-- start RECORD SET --

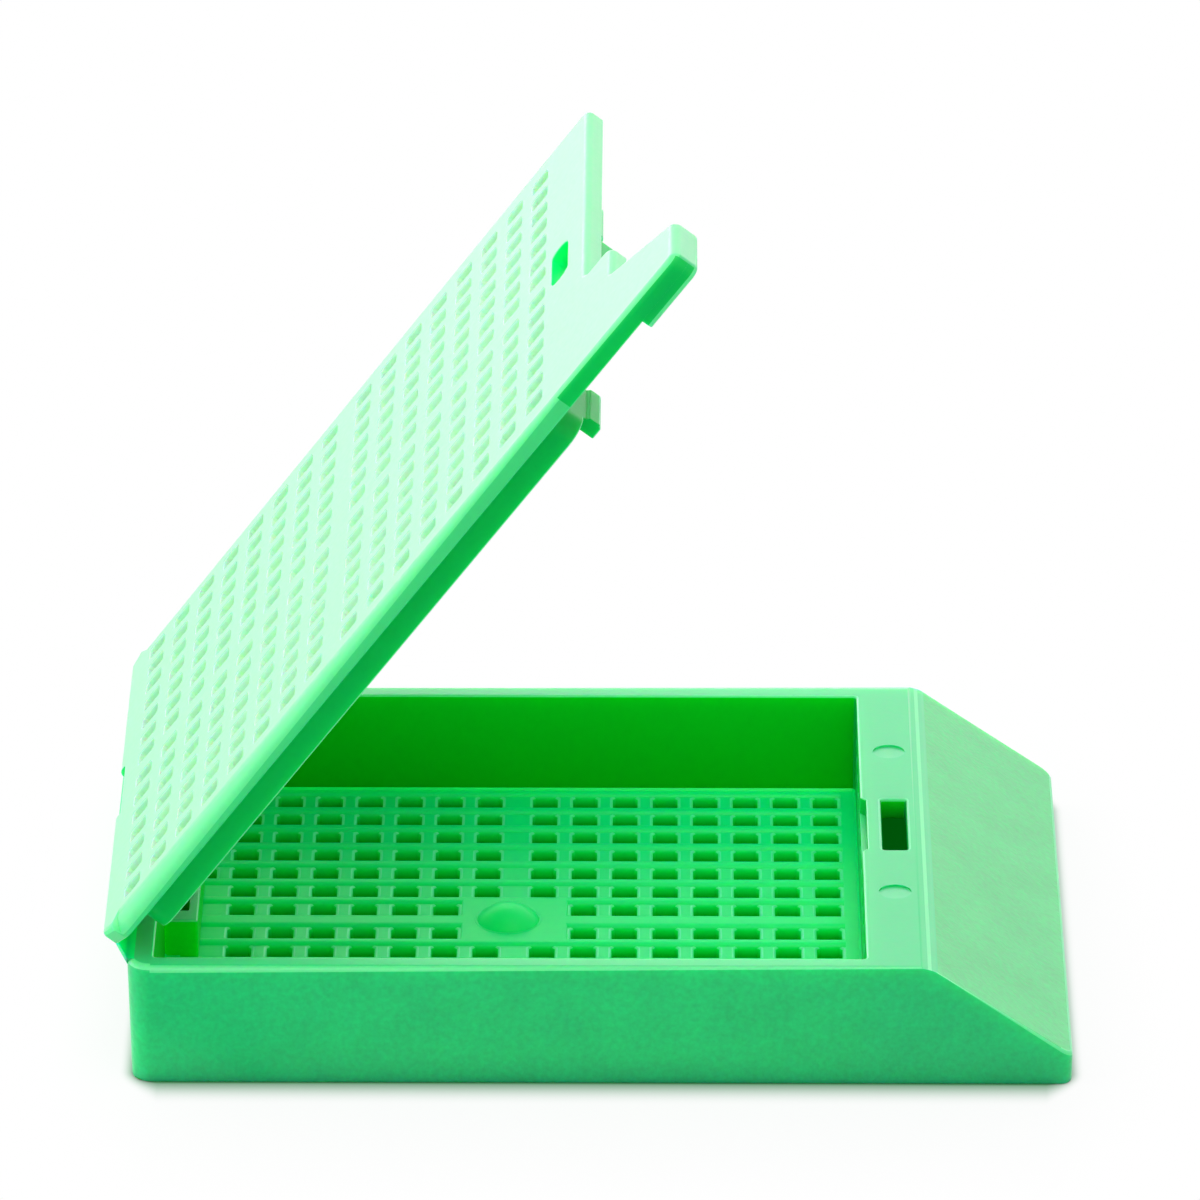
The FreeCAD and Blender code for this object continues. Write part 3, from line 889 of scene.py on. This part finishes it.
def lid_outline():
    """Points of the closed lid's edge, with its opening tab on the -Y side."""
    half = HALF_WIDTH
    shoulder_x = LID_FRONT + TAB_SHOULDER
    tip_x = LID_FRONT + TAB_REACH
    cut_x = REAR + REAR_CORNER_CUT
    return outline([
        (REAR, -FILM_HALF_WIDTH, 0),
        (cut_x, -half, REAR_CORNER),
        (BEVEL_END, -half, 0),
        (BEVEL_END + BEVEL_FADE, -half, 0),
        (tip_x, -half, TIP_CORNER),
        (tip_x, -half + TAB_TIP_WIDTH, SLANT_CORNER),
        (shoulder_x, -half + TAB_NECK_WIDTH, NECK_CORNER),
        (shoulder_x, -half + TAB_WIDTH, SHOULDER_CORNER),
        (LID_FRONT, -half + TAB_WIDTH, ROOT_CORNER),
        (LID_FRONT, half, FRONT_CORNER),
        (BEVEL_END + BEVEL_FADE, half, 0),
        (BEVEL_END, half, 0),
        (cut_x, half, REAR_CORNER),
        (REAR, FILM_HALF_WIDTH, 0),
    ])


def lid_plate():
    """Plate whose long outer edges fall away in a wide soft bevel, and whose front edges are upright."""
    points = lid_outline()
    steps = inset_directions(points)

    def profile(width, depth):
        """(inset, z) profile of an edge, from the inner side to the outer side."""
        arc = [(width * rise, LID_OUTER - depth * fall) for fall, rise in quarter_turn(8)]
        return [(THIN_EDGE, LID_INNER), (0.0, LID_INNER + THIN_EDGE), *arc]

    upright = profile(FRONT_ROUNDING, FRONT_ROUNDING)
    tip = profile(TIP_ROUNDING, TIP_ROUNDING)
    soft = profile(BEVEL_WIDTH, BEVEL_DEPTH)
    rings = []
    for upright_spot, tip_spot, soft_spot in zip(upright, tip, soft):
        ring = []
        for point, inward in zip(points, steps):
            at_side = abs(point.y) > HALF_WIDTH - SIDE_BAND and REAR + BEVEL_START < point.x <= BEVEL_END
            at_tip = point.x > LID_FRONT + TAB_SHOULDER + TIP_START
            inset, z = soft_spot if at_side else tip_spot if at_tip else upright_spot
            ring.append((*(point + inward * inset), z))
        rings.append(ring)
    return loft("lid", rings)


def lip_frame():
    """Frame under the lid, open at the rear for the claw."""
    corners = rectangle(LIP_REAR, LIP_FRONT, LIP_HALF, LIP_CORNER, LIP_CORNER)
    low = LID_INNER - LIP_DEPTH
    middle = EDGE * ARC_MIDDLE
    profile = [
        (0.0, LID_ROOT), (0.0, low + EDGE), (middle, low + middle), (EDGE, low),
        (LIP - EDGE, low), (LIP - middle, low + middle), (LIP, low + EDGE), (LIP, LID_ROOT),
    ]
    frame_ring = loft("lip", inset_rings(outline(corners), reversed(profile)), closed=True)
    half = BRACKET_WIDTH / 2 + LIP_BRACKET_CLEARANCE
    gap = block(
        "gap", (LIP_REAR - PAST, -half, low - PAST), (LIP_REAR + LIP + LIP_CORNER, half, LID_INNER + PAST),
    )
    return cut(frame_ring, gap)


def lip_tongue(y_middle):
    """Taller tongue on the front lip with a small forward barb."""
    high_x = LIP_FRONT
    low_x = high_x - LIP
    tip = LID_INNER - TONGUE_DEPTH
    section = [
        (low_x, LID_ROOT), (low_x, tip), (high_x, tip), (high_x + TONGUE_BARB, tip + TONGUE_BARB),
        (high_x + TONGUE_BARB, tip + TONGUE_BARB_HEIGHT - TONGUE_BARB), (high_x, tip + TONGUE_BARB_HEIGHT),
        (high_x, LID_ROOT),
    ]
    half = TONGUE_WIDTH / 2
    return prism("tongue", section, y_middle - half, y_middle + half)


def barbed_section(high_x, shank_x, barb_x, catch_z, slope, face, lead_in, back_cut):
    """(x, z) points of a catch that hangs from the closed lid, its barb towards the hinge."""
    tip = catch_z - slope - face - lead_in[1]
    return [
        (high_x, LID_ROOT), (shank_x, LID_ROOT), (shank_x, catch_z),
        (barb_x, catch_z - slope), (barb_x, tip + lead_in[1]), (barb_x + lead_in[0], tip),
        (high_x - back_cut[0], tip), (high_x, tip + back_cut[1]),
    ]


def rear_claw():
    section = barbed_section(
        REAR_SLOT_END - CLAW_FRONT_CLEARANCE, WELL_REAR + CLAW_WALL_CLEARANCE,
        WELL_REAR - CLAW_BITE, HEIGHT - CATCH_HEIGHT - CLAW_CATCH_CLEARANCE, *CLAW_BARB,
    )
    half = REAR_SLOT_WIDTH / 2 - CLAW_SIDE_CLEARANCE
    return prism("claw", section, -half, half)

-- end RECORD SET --
-- start RECORD SET --

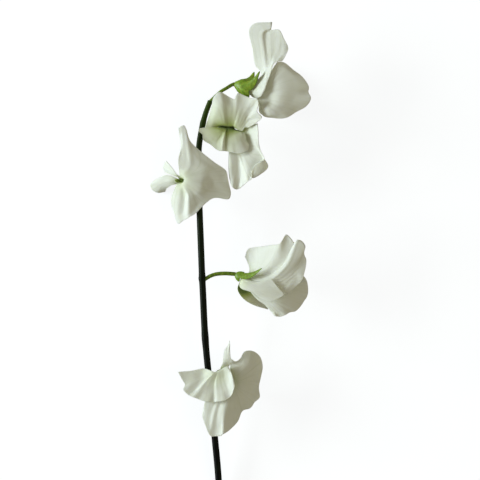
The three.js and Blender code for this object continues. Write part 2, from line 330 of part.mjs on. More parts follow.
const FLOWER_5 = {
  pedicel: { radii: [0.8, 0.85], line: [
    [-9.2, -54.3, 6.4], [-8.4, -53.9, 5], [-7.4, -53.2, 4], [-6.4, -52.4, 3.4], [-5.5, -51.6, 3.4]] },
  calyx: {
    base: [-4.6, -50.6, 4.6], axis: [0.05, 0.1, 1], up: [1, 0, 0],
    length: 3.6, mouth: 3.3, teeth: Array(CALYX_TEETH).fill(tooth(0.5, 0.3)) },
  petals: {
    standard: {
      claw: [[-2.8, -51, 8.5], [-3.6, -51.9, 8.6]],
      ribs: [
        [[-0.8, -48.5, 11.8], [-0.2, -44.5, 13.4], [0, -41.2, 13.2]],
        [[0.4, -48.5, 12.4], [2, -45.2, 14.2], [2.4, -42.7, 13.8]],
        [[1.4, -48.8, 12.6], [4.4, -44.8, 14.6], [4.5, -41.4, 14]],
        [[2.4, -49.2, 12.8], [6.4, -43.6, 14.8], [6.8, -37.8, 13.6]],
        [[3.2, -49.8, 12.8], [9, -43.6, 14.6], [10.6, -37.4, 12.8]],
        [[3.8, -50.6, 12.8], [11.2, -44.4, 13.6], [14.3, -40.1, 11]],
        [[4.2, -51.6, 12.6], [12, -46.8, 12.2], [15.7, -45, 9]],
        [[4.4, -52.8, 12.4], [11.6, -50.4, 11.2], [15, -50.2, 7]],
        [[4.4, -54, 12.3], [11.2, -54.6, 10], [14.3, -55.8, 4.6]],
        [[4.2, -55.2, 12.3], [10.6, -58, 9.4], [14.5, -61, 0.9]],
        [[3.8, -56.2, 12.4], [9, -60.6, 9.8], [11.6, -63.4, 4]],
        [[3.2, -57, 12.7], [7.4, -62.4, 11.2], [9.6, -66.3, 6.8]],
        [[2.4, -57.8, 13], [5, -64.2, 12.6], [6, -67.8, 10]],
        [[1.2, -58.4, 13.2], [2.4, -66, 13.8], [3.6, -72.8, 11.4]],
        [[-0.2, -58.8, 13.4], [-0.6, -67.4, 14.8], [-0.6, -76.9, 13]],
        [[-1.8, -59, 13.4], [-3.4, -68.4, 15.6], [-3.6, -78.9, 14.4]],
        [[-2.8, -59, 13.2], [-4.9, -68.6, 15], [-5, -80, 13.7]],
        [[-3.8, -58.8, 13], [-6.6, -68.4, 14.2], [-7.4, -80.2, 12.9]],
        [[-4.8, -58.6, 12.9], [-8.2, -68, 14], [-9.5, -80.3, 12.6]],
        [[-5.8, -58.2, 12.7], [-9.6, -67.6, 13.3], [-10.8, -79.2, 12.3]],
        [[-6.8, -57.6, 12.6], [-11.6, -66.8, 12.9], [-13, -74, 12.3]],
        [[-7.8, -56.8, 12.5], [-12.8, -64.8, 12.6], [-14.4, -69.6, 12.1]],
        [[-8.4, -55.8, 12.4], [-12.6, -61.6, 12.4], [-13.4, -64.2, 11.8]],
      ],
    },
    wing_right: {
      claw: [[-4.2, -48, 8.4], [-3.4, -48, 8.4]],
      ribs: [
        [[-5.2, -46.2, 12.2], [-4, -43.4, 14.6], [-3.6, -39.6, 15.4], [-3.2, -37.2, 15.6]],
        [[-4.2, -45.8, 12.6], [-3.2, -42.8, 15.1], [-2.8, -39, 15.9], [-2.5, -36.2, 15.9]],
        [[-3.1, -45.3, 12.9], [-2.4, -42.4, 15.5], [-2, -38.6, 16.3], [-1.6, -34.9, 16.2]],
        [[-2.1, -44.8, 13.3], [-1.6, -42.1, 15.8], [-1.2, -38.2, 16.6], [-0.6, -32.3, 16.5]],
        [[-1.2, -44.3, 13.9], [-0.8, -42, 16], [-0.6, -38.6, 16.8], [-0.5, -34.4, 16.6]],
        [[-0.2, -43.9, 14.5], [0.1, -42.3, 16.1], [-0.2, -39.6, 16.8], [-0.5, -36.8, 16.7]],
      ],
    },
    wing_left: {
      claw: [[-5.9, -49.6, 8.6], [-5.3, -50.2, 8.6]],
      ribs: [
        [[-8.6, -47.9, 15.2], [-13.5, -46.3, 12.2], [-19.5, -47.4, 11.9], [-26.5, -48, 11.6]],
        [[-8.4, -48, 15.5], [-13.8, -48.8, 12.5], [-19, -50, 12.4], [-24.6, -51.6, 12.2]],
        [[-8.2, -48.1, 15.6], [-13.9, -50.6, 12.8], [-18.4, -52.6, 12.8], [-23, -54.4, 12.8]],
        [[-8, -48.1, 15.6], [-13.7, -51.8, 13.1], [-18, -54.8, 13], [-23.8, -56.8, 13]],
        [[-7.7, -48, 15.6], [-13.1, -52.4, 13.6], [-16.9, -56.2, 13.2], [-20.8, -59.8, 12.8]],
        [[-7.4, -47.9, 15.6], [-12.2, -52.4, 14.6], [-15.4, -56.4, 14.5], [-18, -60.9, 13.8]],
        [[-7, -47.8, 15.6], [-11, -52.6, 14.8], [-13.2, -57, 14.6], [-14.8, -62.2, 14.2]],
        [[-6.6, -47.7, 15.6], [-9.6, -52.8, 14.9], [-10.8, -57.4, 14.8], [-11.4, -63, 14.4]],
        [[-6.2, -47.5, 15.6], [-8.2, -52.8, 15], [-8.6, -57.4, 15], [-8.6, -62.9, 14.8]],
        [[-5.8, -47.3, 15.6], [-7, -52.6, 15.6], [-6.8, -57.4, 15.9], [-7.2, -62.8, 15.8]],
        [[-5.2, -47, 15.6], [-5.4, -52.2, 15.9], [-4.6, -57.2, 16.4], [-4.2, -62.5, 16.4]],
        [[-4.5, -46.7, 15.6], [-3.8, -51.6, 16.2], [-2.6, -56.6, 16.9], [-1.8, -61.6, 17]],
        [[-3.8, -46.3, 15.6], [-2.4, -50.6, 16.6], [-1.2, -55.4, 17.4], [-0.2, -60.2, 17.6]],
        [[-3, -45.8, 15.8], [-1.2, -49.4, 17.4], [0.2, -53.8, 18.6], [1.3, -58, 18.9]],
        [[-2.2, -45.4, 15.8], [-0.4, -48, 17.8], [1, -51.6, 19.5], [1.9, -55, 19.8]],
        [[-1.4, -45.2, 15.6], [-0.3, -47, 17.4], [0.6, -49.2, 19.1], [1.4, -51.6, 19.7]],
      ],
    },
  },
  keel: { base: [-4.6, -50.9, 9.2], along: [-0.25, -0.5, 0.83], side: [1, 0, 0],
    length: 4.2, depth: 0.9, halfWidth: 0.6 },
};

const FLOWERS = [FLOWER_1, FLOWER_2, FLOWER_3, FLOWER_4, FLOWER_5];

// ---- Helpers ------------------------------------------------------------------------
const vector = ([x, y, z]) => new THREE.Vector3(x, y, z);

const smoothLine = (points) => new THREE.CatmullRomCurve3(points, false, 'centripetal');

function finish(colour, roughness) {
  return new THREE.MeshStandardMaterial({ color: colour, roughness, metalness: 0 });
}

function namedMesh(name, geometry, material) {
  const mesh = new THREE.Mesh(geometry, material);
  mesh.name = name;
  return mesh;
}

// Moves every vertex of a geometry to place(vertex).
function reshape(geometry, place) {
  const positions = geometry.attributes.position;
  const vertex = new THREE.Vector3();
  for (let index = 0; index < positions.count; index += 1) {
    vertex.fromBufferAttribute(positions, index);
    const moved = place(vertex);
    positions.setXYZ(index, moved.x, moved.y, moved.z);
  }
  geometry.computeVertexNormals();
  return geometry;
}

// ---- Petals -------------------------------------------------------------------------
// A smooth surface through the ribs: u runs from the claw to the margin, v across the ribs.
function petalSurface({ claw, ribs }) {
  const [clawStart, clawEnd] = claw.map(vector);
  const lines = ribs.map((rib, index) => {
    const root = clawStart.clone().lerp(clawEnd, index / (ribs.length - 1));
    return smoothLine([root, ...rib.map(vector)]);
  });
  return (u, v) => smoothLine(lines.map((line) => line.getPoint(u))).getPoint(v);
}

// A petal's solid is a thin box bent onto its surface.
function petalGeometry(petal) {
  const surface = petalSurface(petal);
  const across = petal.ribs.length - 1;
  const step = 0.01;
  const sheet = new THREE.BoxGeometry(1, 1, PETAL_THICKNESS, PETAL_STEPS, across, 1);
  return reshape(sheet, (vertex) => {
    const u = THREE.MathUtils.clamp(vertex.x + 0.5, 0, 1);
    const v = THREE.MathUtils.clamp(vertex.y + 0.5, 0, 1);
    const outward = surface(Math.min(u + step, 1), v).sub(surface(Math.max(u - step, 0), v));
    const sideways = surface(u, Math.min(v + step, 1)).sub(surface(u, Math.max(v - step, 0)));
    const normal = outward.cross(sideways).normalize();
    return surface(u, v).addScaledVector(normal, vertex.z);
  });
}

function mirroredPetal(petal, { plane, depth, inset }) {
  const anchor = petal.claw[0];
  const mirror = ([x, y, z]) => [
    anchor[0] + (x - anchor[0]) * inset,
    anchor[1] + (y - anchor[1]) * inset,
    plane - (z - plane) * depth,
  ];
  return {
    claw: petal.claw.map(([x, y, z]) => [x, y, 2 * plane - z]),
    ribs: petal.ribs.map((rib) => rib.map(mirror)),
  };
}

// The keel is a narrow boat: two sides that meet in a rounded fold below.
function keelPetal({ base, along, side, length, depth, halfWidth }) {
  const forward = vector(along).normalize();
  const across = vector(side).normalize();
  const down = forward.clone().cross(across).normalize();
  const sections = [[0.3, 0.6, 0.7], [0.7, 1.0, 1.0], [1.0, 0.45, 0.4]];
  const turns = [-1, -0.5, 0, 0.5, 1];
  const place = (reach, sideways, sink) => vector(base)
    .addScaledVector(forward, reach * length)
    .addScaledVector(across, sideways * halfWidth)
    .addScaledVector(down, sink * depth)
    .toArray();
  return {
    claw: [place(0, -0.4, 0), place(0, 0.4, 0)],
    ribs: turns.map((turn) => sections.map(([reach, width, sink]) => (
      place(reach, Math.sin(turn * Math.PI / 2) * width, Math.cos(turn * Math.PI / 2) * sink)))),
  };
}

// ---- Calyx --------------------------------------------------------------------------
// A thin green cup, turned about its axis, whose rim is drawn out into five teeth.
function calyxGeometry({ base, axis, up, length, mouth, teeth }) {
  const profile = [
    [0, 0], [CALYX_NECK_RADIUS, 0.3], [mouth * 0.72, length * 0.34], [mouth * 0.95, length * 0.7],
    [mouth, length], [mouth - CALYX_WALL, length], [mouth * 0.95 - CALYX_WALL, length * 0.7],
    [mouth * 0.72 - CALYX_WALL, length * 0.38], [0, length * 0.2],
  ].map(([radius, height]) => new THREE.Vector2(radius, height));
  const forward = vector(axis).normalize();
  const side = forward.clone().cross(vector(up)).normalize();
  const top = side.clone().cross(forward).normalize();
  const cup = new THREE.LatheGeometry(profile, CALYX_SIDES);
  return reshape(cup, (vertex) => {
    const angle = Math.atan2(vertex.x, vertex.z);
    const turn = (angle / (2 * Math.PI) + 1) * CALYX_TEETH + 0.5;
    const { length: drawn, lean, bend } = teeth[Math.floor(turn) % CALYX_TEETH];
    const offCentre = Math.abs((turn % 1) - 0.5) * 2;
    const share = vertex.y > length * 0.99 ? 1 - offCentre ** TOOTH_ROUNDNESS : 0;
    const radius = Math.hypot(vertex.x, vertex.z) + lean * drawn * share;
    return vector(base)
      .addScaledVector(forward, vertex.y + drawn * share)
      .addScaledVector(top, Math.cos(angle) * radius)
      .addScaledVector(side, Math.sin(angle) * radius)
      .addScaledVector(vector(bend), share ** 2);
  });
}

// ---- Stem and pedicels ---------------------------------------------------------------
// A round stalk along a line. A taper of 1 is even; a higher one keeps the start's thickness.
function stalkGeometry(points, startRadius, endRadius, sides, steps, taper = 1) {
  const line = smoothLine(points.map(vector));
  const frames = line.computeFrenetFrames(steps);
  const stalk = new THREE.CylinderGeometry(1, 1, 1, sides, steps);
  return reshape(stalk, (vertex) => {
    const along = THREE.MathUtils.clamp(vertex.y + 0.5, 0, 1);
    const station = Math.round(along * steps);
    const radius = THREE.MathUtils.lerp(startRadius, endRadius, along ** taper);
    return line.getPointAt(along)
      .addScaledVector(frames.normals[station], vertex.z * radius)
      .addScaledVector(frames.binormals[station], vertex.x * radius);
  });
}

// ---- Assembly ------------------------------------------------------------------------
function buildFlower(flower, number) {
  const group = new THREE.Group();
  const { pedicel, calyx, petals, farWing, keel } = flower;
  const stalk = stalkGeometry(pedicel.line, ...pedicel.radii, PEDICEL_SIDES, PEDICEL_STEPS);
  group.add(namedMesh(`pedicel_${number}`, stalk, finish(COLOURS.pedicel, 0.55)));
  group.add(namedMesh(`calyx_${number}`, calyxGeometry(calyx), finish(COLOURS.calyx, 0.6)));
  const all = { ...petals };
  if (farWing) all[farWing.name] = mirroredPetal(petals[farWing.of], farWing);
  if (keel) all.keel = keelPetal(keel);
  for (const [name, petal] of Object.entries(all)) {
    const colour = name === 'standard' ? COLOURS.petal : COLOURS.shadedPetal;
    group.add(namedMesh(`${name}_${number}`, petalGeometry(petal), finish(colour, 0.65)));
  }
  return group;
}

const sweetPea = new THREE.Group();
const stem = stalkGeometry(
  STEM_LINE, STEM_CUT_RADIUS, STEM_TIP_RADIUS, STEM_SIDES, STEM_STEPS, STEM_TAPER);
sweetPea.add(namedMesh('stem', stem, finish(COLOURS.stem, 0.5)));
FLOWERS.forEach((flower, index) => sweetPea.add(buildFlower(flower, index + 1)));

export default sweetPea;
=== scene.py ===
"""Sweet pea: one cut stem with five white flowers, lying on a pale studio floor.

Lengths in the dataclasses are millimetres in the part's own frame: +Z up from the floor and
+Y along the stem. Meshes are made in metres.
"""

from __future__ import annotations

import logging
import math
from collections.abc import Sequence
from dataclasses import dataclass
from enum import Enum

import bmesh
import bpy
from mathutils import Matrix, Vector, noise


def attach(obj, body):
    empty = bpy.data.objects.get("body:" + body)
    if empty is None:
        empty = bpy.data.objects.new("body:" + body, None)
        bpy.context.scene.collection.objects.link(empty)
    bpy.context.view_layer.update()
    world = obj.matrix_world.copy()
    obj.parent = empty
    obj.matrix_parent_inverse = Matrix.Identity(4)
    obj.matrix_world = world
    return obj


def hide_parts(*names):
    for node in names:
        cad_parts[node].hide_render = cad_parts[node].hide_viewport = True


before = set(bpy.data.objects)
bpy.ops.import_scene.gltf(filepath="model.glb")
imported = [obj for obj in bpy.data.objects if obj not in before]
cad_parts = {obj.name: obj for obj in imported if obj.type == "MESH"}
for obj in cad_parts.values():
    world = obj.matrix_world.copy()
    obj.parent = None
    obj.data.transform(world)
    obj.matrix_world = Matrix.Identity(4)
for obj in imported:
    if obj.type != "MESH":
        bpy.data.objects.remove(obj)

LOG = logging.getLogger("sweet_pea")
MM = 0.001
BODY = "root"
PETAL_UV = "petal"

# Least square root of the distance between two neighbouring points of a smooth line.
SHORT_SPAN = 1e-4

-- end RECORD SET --

YOUR TASK:
Give again, word for word, the lines starting at the line that has "The FreeCAD and" and ending at the line that has "return [(THIN_EDGE, LID_INNER), (0.0, LID_INNER", with both of those lines included and nothing else.

TASK RESULT:
The FreeCAD and Blender code for this object continues. Write part 3, from line 889 of scene.py on. This part finishes it.
def lid_outline():
    """Points of the closed lid's edge, with its opening tab on the -Y side."""
    half = HALF_WIDTH
    shoulder_x = LID_FRONT + TAB_SHOULDER
    tip_x = LID_FRONT + TAB_REACH
    cut_x = REAR + REAR_CORNER_CUT
    return outline([
        (REAR, -FILM_HALF_WIDTH, 0),
        (cut_x, -half, REAR_CORNER),
        (BEVEL_END, -half, 0),
        (BEVEL_END + BEVEL_FADE, -half, 0),
        (tip_x, -half, TIP_CORNER),
        (tip_x, -half + TAB_TIP_WIDTH, SLANT_CORNER),
        (shoulder_x, -half + TAB_NECK_WIDTH, NECK_CORNER),
        (shoulder_x, -half + TAB_WIDTH, SHOULDER_CORNER),
        (LID_FRONT, -half + TAB_WIDTH, ROOT_CORNER),
        (LID_FRONT, half, FRONT_CORNER),
        (BEVEL_END + BEVEL_FADE, half, 0),
        (BEVEL_END, half, 0),
        (cut_x, half, REAR_CORNER),
        (REAR, FILM_HALF_WIDTH, 0),
    ])


def lid_plate():
    """Plate whose long outer edges fall away in a wide soft bevel, and whose front edges are upright."""
    points = lid_outline()
    steps = inset_directions(points)

    def profile(width, depth):
        """(inset, z) profile of an edge, from the inner side to the outer side."""
        arc = [(width * rise, LID_OUTER - depth * fall) for fall, rise in quarter_turn(8)]
        return [(THIN_EDGE, LID_INNER), (0.0, LID_INNER + THIN_EDGE), *arc]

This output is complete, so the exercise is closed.